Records
** Start **
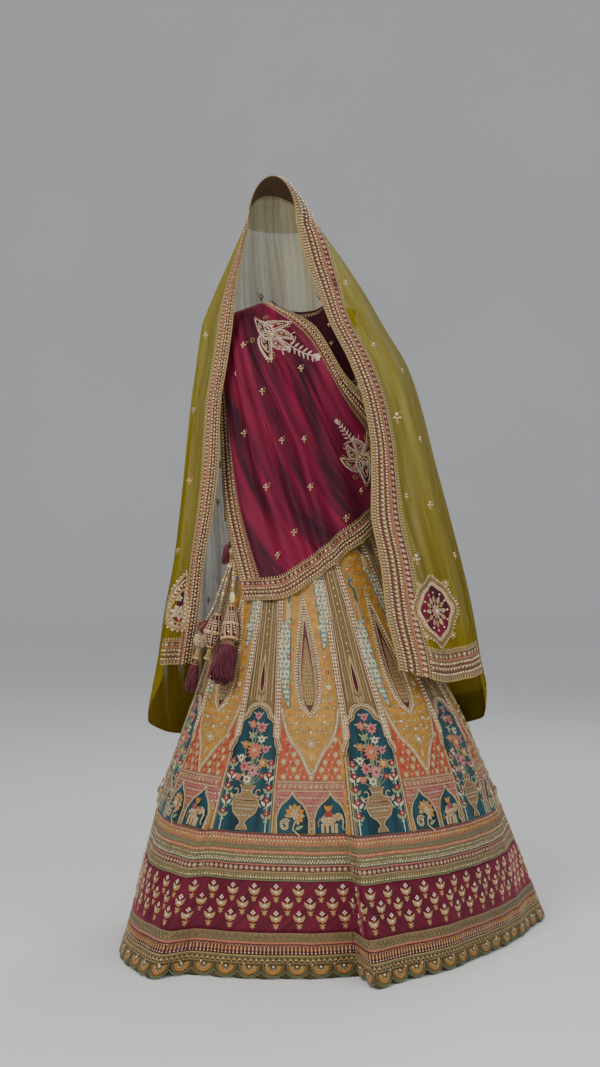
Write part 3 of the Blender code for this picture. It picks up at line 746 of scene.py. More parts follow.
    def patch(self, low: Any, high: Any, finish: Finish, lift: float, rows: int = 6) -> None:
        """Add a flat patch between two lines of x and y, the low one under or left of the high one."""
        low, high = np.asarray(low, float), np.asarray(high, float)
        shares = np.linspace(0.0, 1.0, rows + 1)[:, None, None]
        flat = low[None] * (1 - shares) + high[None] * shares
        points = np.concatenate([flat, np.full(flat.shape[:2] + (1,), lift)], axis=2)
        self.grid(points, flat, finish)

    def flower(self, x: float, y: float, radius: float, petals: Finish, heart: Finish, count: int = 6,
               turn: float = 0.0, lift: float = 0.0) -> None:
        """Add a round flower with a bead at its heart.

        Args:
            x: Its middle across.
            y: Its middle up.
            radius: Its radius in metres.
            petals: The petals' finish.
            heart: The bead's finish.
            count: The number of petals.
            turn: The turn of the first petal in radians.
            lift: The height over the cloth in metres.
        """
        for k in range(count):
            a = turn + k * math.tau / count
            out = np.array([math.cos(a), math.sin(a)])
            self.leaf((x, y) + out * radius * 0.2, (x, y) + out * radius, radius * 4.2 / count, petals,
                      lift)
        self.beads([(x, y)], radius * 0.32, heart, 0.9, lift + radius * 0.08)

    def piece(self, name: str, slot: str, nodes: Sequence[str] = ()) -> bpy.types.Object:
        """Make the object and let it ride on the garment.

        Args:
            name: Its name.
            slot: The record's material slot that it belongs to. Not used.
            nodes: The CAD nodes that it stands for.

        Returns:
            The object.
        """
        kinds = list(dict.fromkeys(self.finishes))
        mesh = bpy.data.meshes.new(name)
        faces = np.concatenate(self.faces)
        mesh.from_pydata(np.concatenate(self.points).tolist(), [], faces.tolist())
        threads = mesh.uv_layers.new(name=THREAD_MAP)
        threads.data.foreach_set("uv", np.concatenate(self.threads)[faces.ravel()].ravel())
        kind = np.repeat([kinds.index(finish) for finish in self.finishes],
                         [len(block) for block in self.faces])
        mesh.polygons.foreach_set("material_index", kind.astype(np.int32))
        mesh.polygons.foreach_set("use_smooth", np.ones(len(faces), bool))
        for finish in kinds:
            mesh.materials.append(Wardrobe.material(finish))
        mesh.update()
        made = bpy.data.objects.new(name, mesh)
        bpy.context.scene.collection.objects.link(made)
        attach(made, "root")
        if nodes:
            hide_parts(*nodes)
        log.info("%s: %d triangles", name, len(faces))
        return made


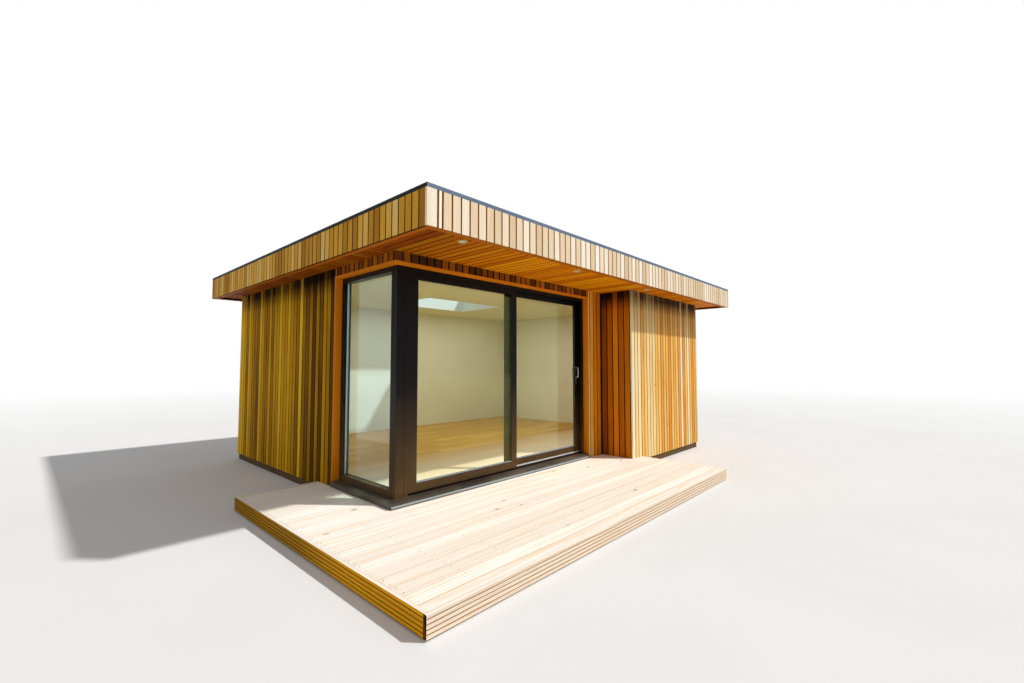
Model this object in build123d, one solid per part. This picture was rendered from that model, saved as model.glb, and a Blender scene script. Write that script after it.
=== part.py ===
from build123d import *
import math
import os

# Garden office pod: a flat-roofed timber room with a glazed corner, a bay that stands
# forward on the right, and a low deck that wraps round the glazed corner.
# Sizes are in millimetres. X runs to the right along the front, Y towards the rear, Z up.
# While modelling, zero is the outer corner of the corner post at the top of the deck.

# Heights above the top of the deck
DECK_HEIGHT = 130
FRAME_HEIGHT = 2100
HEADER_BAND = 85
FASCIA_DROP = 25
CLADDING_FOOT = -45

# Plan of the room, measured to the faces of the cladding
REVEAL = 70
BODY_DEPTH = 4040
GLAZED_FRONT = 2880
GLAZED_SIDE = 1013
PIER_WIDTH = 333
BAY_WIDTH = 2199
BAY_PROJECTION = 466

# Roof overhangs beyond the cladding
OVERHANG_LEFT = 300
OVERHANG_FRONT = 855
OVERHANG_RIGHT = 423
OVERHANG_REAR = 300

# Build-up of walls, floor and roof
CLADDING = 22
WALL = 148
LINING = 12
LINER = 20
LINER_LIP = 4
FLOOR_DECK = 18
ROOM_FLOOR = 65
SOFFIT_BOARD = 18
FASCIA_BOARD = 22
FASCIA_BATTEN = 50
ROOF_PANEL = 222
MEMBRANE = 5
TRIM_HEIGHT = 31
TRIM_WIDTH = 70
TRIM_TOP_WIDTH = 20
TRIM_INNER_EDGE = 8

# Ground frames
JOIST = 45
JOIST_PITCH = 400

# Deck
DECK_LEFT = 778
DECK_FRONT = 1536
DECK_RIGHT = 238
DECK_SIDE_END = 1323
DECK_BOARD = 28
EDGE_BOARD_DEPTH = 120
WALL_GAP = 5

# Corner post, sill and window
POST_WIDTH = 90
POST_DEPTH = 50
POST_CHAMFER = 3
SILL_NOSE = 88
SILL_FRONT = 48
SILL_BACK = 57
WINDOW_FACE = 47
WINDOW_BOTTOM = 55
WINDOW_GLASS_RECESS = 50

# Sliding door frame: two tracks side by side between three lips
FRAME_LIP = 5
FRAME_FACE = 45
FRAME_BAR = 20
HEAD_BAR = 25
THRESHOLD_BED = 40
THRESHOLD_LIP = 84
RAIL_TOP = 76
RAIL_WIDTH = 4

# Sliding door leaves
LEAF = 40
CLEARANCE = 5
RAIL_CLEARANCE = 6
STILE = 85
POST_STILE = 126
BOTTOM_RAIL_TOP = 160
TOP_RAIL = 70
FIXED_LEAF_WIDTH = 1463
LEAF_OVERLAP = 125
GLASS = 24
GLASS_BITE = 12
GLASS_SLACK = 0.3
BEAD_CHAMFER = 5
INTERLOCK_DEPTH = 6
INTERLOCK_WIDTH = 5
INTERLOCK_GAP = 8
INTERLOCK_MARGIN = 25

# Rollers under the sliding leaf
ROLLER_RADIUS = 8
ROLLER_WIDTH = 8
ROLLER_AXLE_RADIUS = 3
ROLLER_GAP = 0.3
ROLLER_INSET = 180
ROLLER_SLOT_WIDTH = 16
ROLLER_SLOT_HEIGHT = 20

# Pull handles
HANDLE_INSET = 55
HANDLE_Z = 1080
HANDLE_PLATE_WIDTH = 30
HANDLE_PLATE_LENGTH = 230
HANDLE_PLATE = 4
HANDLE_GRIP_LENGTH = 130
HANDLE_GRIP_RADIUS = 7
HANDLE_STANDOFF = 35
CYLINDER_RADIUS = 9
CYLINDER_DROP = 78

# Rooflight
ROOFLIGHT_LEFT = 1830
ROOFLIGHT_FRONT = 2000
ROOFLIGHT_LENGTH = 1500
ROOFLIGHT_WIDTH = 1000
ROOFLIGHT_KERB = 50
ROOFLIGHT_RISE = 70
ROOFLIGHT_FRAME = 20
ROOFLIGHT_SKIRT = 40
ROOFLIGHT_LIP = 8
ROOFLIGHT_GLASS = 24

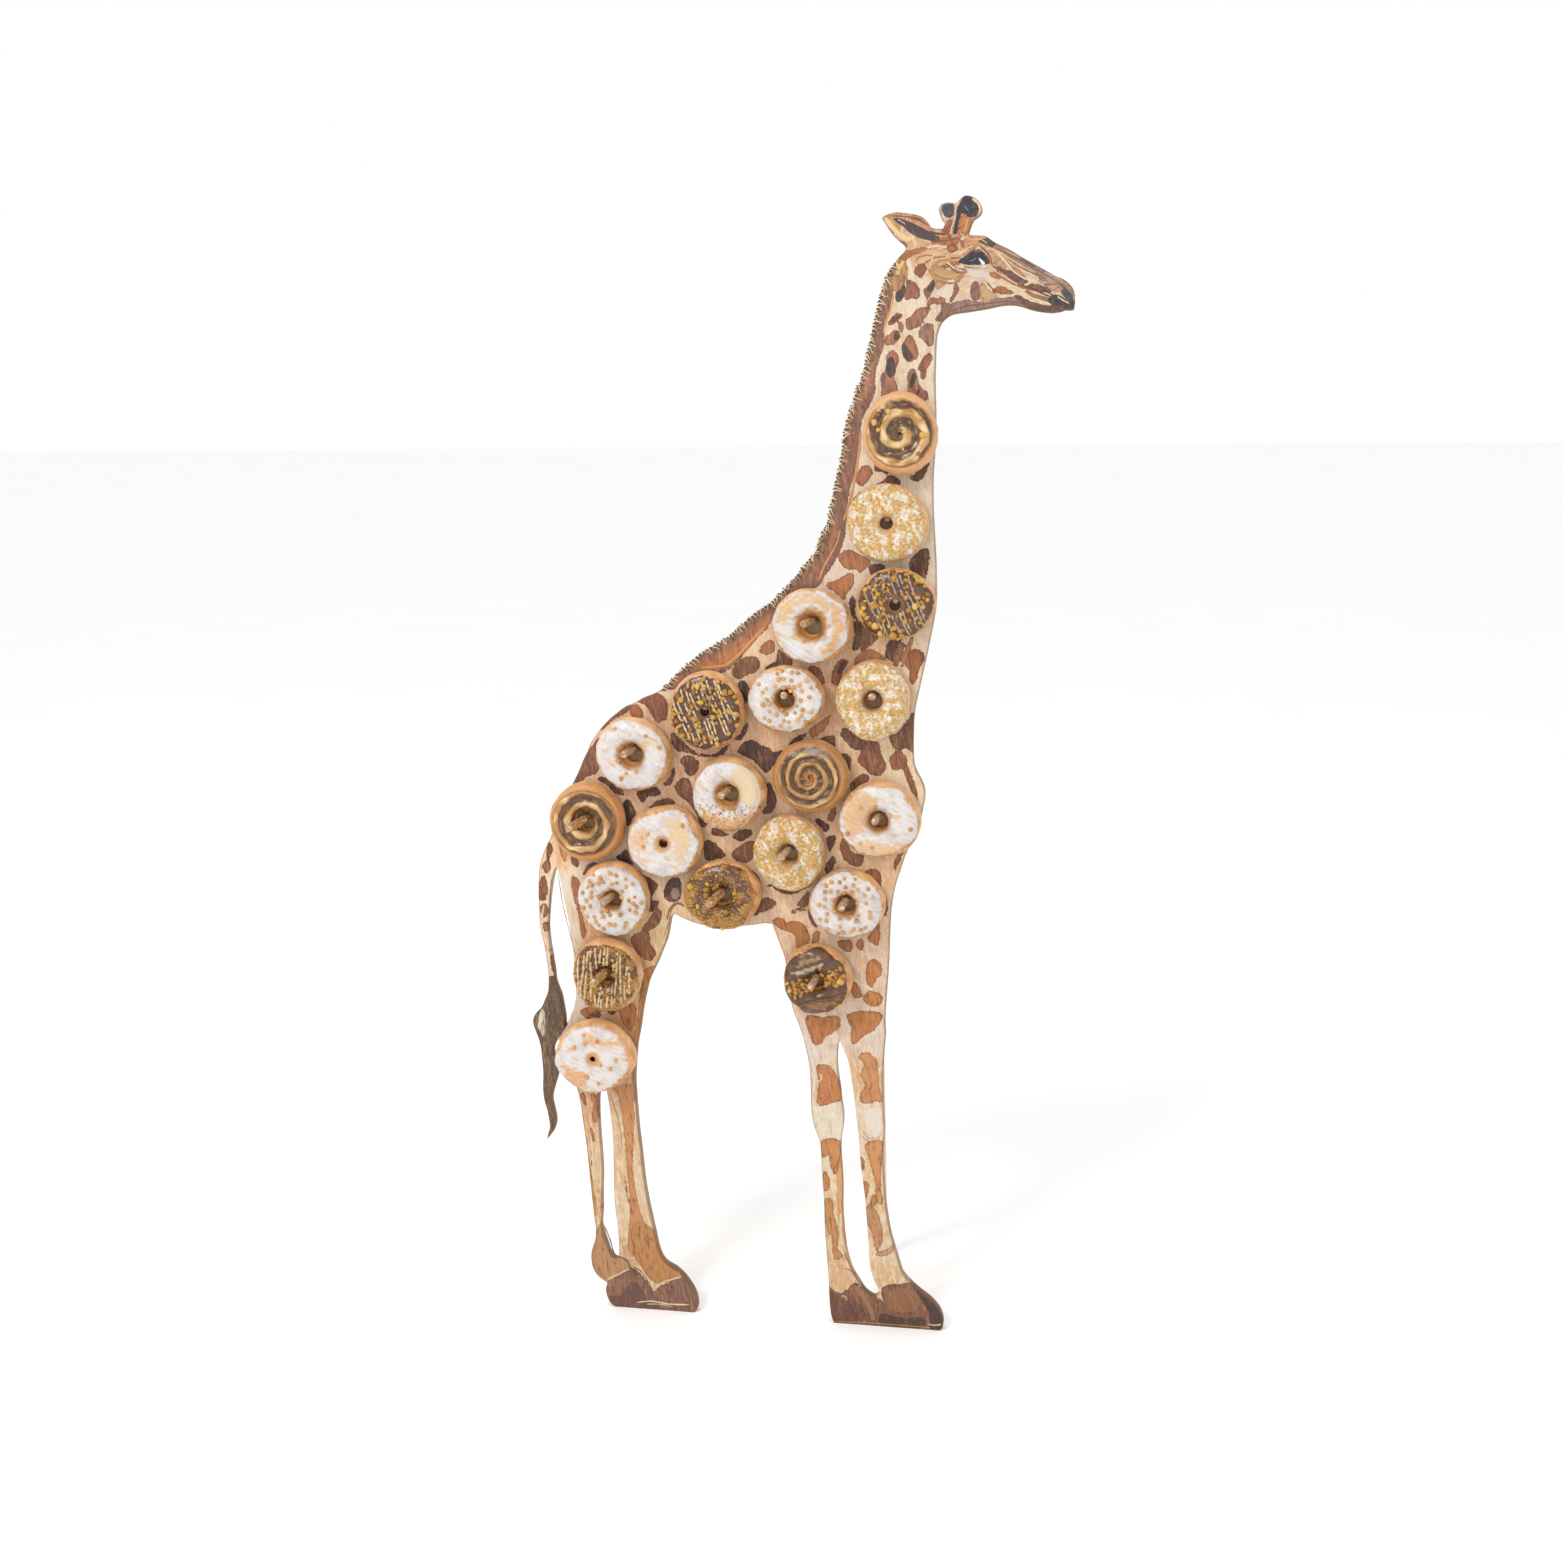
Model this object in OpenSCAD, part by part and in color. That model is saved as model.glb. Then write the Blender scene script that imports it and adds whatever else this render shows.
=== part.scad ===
// Giraffe doughnut board: a painted plywood giraffe that carries twenty ring doughnuts on
// wooden pegs and stands on its hooves and a folding strut behind it.
// X runs along the animal, nose towards +X. The painted face looks towards -Y. Z is up.

/* [Board] */
// Height of the cut-out, measured along the board
board_h = 1220; // [1000:10:1500]
// Thickness of the plywood, board and strut
board_t = 12; // [10:1:15]
// Lean of the board, in degrees back from upright
lean = 5; // [4:0.5:7]

/* [Pegs] */
// Diameter of each peg
peg_d = 8; // [6:0.5:10]
// Length of the longest peg outside the painted face; the others are shorter in proportion
peg_out = 92; // [80:1:100]

/* [Doughnuts] */
// Thickness of a doughnut from back to front
ring_t = 32; // [26:1:36]
// Diameter of the hole through a doughnut
ring_hole = 19; // [14:1:22]
// Gap between a hanging doughnut and the board
ring_gap = 1; // [0.5:0.5:4]

/* [Strut] */
// Height of the hinge pin, measured along the board
hinge_h = 700; // [600:10:720]
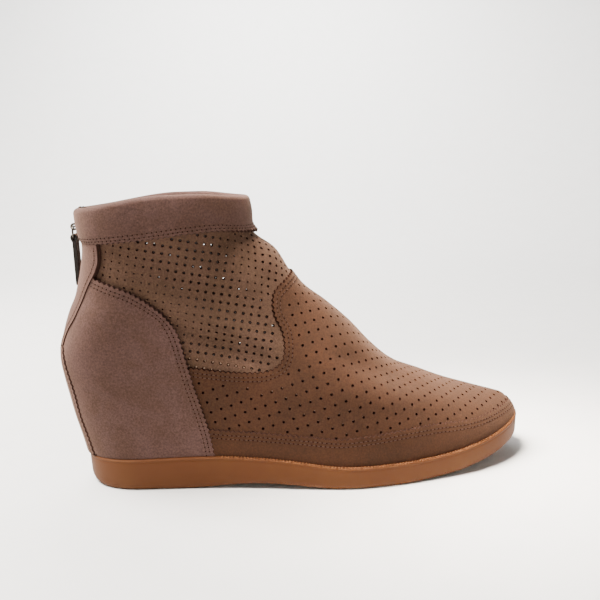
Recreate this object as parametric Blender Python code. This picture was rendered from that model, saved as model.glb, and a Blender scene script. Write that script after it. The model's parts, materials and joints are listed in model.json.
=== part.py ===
** End **
▶ Challenge: Extract the lines above, from the first one through the one containing "at its heart.", and return only those, unchanged.

▶ Full response:
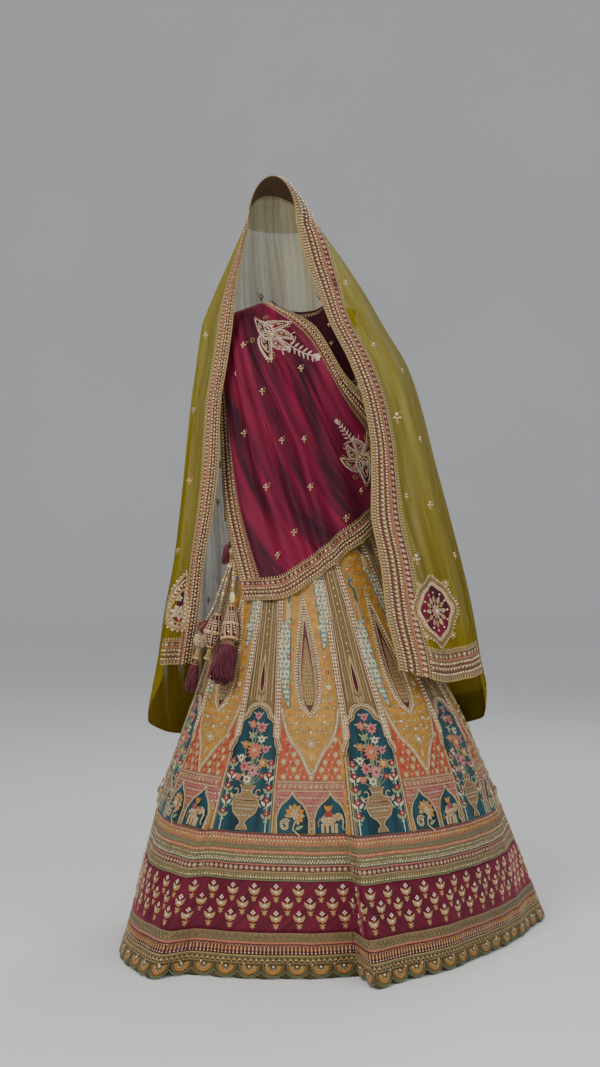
Write part 3 of the Blender code for this picture. It picks up at line 746 of scene.py. More parts follow.
    def patch(self, low: Any, high: Any, finish: Finish, lift: float, rows: int = 6) -> None:
        """Add a flat patch between two lines of x and y, the low one under or left of the high one."""
        low, high = np.asarray(low, float), np.asarray(high, float)
        shares = np.linspace(0.0, 1.0, rows + 1)[:, None, None]
        flat = low[None] * (1 - shares) + high[None] * shares
        points = np.concatenate([flat, np.full(flat.shape[:2] + (1,), lift)], axis=2)
        self.grid(points, flat, finish)

    def flower(self, x: float, y: float, radius: float, petals: Finish, heart: Finish, count: int = 6,
               turn: float = 0.0, lift: float = 0.0) -> None:
        """Add a round flower with a bead at its heart.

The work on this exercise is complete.